On Wed, Mar 29, 2023, 17:10 Frederick Virchanza Gotham via Std-Proposals <std-proposals@lists.isocpp.org> wrote:
On Wed, Mar 29, 2023 at 3:29 PM Peter Olsson via Std-Proposals
<std-proposals@lists.isocpp.org> wrote:
>
> > The standard already defines - as you suggested -  two categories:
> > standard integer types and extended integer types.
> > It could really make sense to introduce - as you called it -
> > `uintmax_oversize_t` -, or better named `uintmax_extended_t` to
> > cover both stand and extended types.
>
> Wouldn't uintmax_extended_t introduce the same problem again when
> vendors wants to add new bigger extended integer types in the future?


You beat me to it.

Right now the biggest is uint128_t, but I'm gonna fork the GNU gcc
repository on Github and make a uint256_t type.
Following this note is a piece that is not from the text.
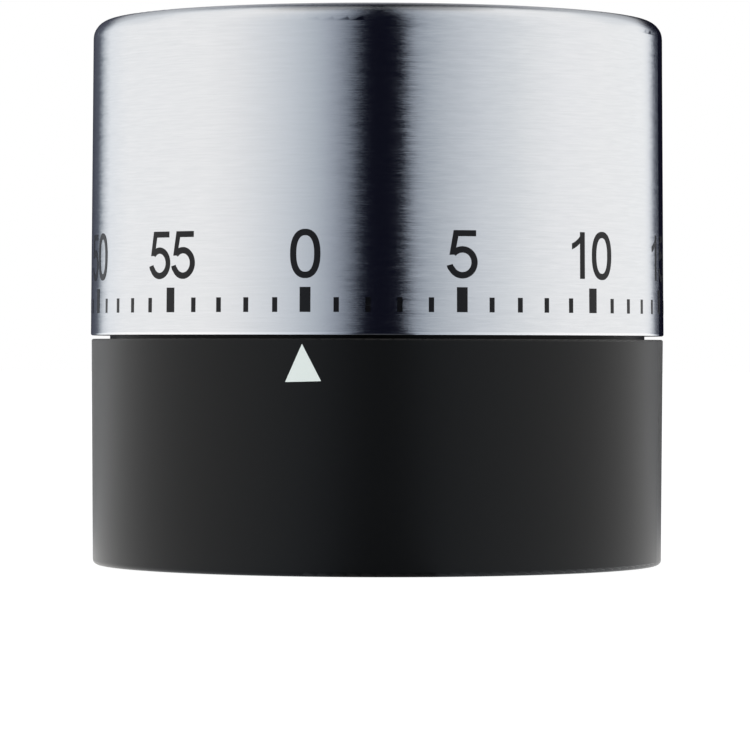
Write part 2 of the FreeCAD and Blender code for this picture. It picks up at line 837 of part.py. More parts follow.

So then any code that
previously used uintmax_overall_t won't be ABI-compatible with a new
program compiled today with the 256-Bit compiler.

Not necessarily.  As long as you don't write any functions that accept it, or don't use structures that use it, it's fine to use it.  Instead of functions, use type-generic macros (or templates in C++), and you should be fine.